Things are heating up in the capital markets. Information from the Securities Industry Association's June monthly statistical review shows that by the first quarter of this year, "Nearly every product and service line showed solid, and in some cases, exceptional growth."

Total trading gains in Q1 were up 11 percent from Q4 last year; commissions and fee income rose 7.6 percent over the previous quarter; underwriting revenue increased 10.7 percent from Q4 and a whopping 43.6 percent from the first quarter of 2003; and mutual fund sales rose 8.7 percent. Gross revenues in the first quarter hit $58.68 billion and the industry was on target to hit $232.1 billion in gross revenues by the end of the year. That's the highest total since 2001, when the industry raked in almost $282 billion in gross revenues. And employment in the industry continues to rise, with more than 780,000 people now earning a living in securities.

By the same token, however, expenses are also on the rise: In Q1, expenses hit $51.09 billion, up 5.9 percent from Q4 2003.

All of this activity comes at a time when the securities industry is holding firm on technology budgets. According to TowerGroup, global securities industry spending on information technology is expected to be $71.5 billion in 2004. That's an anemic 1.4 percent increase over 2003 and far below the spending highs of $86.2 billion in 2000. For IT managers, the challenge is to juggle the growth and the increasing demand on their departments resources with fiscal responsibility.

Jonathan Beyman, chief of operations and technology at Lehman Brothers in New York, says today's environment is not much different from the usual climate. "People always request technology," he says, calling technology an "addictive drug." "Whatever you provided yesterday, from a user standpoint, isn't enough for tomorrow."

The key for a firm in these market conditions, Beyman suggests, is prioritization. "If you've got 20 guys screaming for something, you're not going to do 20 new things," he notes. This means forcing the decision-makers in the various business units to justify their budgets and set their IT objectives. "I push a lot of that back on the businesses."

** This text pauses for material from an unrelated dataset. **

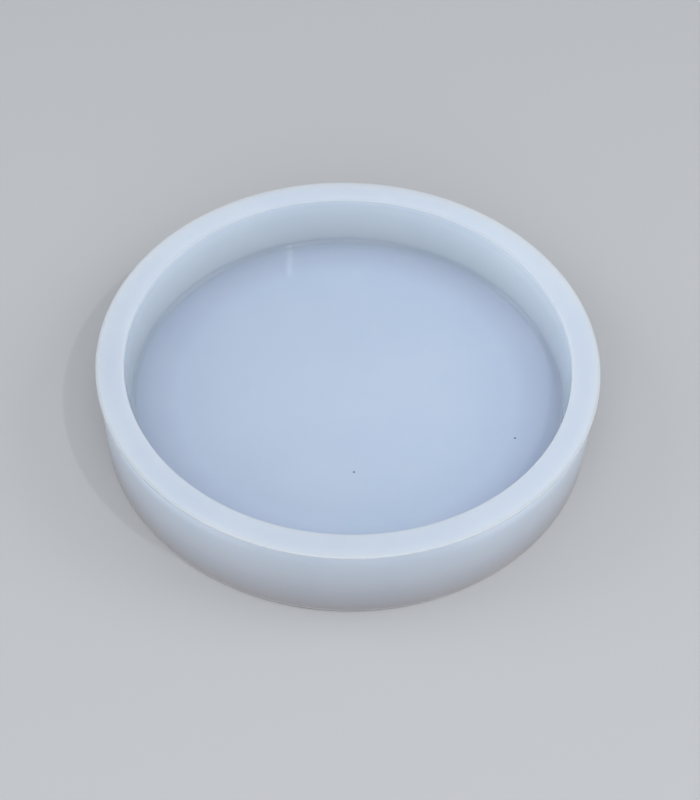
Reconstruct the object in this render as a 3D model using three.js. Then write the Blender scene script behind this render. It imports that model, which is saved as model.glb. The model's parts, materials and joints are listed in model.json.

Beyman says that doesn't mean people can't spend money, but they need to have a well-thought-out business case for big projects. That can only be developed once a business line has done it's homework.

More With Less

Joshua Levine, chief technology and administrative officer at E*trade Financial Corp. in New York, says, "It's been true for the past two to three years that IT shops have had to do more with less. Last year the pressure may not have been as strong as in the previous year, but it was still there." The way firms are dealing with those pressures, he says, is "through productivity and by being smarter."

In E*trade's case, Levine recognized the value of cheap computing early. While the cost of proprietary computing systems was moving upward several years ago, the cost of Intel/AMD processing power was dropping. "The Intel and AMD architecture has undergone tremendous deflation," Levine says, which prompted E*trade to move to Linux. "We do much more computing now for a lot less."

He adds, "We don't need to have everything completely customized." According to Levine, that saves resources "for the real battles" and the technology spend that results in revenue generation.

While E*trade has experienced growth in the past year with an uptick in trading volume, "It's not germane to the computing side," Levine says. "The issue is not about whether there's more money available - it's where can we add value, where can we save money? From a technology perspective, technology is a cost, and all costs should always go down."

Levine explains that one thing working in his firm's favor over more established firms is that "We have an easy environment. It's pretty straightforward - we don't have multi-departmental issues and people doing different things in different areas."